Conhecem-se mapas de Portugal ou regionais, identificando a Ria de Aveiro e a Murtosa, desde o século XVI. São da segunda metade do século XVIII os primeiros em que foi empregue certo cuidado técnico, devidos às vicissitudes locais, designadamente o encerramento natural da comunicação da laguna com o mar.

A Carta Corográfica de Portugal, folha n.º 10, de 1870, é o primeiro mapa da região de Aveiro com rigor verdadeiramente científico, o original precursor das actuais cartas militares. Depois disso começaram a multiplicar-se os mapas, com as mais diversas escalas, temas e finalidades.

*  Autor da “Monografia da Murtosa”

O 1.º volume da “Monografia da Murtosa” será apresentado no dia 29 de Outubro, pelas 10:00, no Salão Nobre da Câmara Municipal da Murtosa.

O livro editado pela Câmara Municipal da Murtosa é o primeiro de uma série, para sair ao ritmo de um por ano, sempre no 29 de Outubro, dia em que se assinala a emancipação do concelho da Murtosa (29/10/1926).

Cada volume pretende desenvolver um conjunto de temas relacionados com a história do local e outras áreas do conhecimento, que ajudem a conhecer melhor a identidade murtoseira. Esta série vem na sequência da “Breve história do concelho da Murtosa” (2016), que procurou dar um retrato global mas sucinto da história do concelho, pretendendo-se agora desenvolver ao longo de vários volumes tudo o que ali veio sumariado.

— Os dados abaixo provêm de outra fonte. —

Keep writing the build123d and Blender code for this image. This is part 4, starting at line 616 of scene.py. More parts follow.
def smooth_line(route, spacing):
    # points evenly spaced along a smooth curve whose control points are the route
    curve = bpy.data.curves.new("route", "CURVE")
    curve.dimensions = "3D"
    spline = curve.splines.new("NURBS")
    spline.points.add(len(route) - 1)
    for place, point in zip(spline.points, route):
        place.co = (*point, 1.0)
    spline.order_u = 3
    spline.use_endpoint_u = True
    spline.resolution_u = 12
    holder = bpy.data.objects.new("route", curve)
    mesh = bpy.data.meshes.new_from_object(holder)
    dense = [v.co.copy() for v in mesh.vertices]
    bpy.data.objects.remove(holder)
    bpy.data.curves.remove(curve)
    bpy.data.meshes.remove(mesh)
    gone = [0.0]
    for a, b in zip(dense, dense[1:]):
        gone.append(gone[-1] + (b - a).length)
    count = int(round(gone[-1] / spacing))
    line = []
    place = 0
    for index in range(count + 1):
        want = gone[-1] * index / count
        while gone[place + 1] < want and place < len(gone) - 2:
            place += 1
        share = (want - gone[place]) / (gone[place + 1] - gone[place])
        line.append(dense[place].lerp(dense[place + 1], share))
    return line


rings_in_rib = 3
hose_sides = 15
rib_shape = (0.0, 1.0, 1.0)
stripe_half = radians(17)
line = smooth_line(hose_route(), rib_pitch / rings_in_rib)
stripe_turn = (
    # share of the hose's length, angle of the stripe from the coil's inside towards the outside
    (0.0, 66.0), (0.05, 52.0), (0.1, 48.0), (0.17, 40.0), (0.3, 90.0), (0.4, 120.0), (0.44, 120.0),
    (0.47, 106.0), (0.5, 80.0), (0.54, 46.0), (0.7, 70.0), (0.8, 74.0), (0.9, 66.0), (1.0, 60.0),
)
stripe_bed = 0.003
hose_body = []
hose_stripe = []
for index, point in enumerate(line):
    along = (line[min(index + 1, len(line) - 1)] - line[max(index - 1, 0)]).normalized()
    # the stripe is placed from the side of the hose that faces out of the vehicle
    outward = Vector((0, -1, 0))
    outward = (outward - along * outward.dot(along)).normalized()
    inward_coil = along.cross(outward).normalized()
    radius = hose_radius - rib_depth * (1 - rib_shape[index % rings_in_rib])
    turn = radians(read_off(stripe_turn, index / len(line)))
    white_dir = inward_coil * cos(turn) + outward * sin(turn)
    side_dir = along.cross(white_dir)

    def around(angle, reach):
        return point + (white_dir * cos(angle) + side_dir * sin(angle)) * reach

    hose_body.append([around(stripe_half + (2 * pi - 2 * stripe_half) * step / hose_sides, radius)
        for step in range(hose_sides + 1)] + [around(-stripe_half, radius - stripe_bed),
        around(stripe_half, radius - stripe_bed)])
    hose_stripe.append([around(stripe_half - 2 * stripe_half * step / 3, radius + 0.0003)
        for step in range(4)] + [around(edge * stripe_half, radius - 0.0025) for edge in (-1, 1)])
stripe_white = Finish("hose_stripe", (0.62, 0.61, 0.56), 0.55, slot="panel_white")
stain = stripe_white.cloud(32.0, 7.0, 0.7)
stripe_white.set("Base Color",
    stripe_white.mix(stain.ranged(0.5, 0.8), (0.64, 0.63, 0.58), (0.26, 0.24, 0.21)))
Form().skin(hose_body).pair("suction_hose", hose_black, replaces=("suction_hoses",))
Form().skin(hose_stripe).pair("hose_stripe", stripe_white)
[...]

No primeiro volume da “Monografia da Murtosa” trata-se, sobretudo, da Geomorfologia (principalmente a formação e evolução da Ria de Aveiro) e da Cartografia (mapas da Murtosa, antigos e recentes).

Simultaneamente, estará patente na Câmara Municipal uma exposição de mapas antigos, da Murtosa e sua região, desde o século XVI até à actualidade.

Entre os mapas em exposição conta-se o mais antigo levantamento topográfico da vila da Murtosa, na escala de 1:2000, e dimensão em papel de 2 x 2,5 metros, com data de 1932. Nesse mapa muitas casas têm os seus proprietários identificados, sendo possível encontrar os nomes e casas dos avós e bisavós de muitos murtoseiros.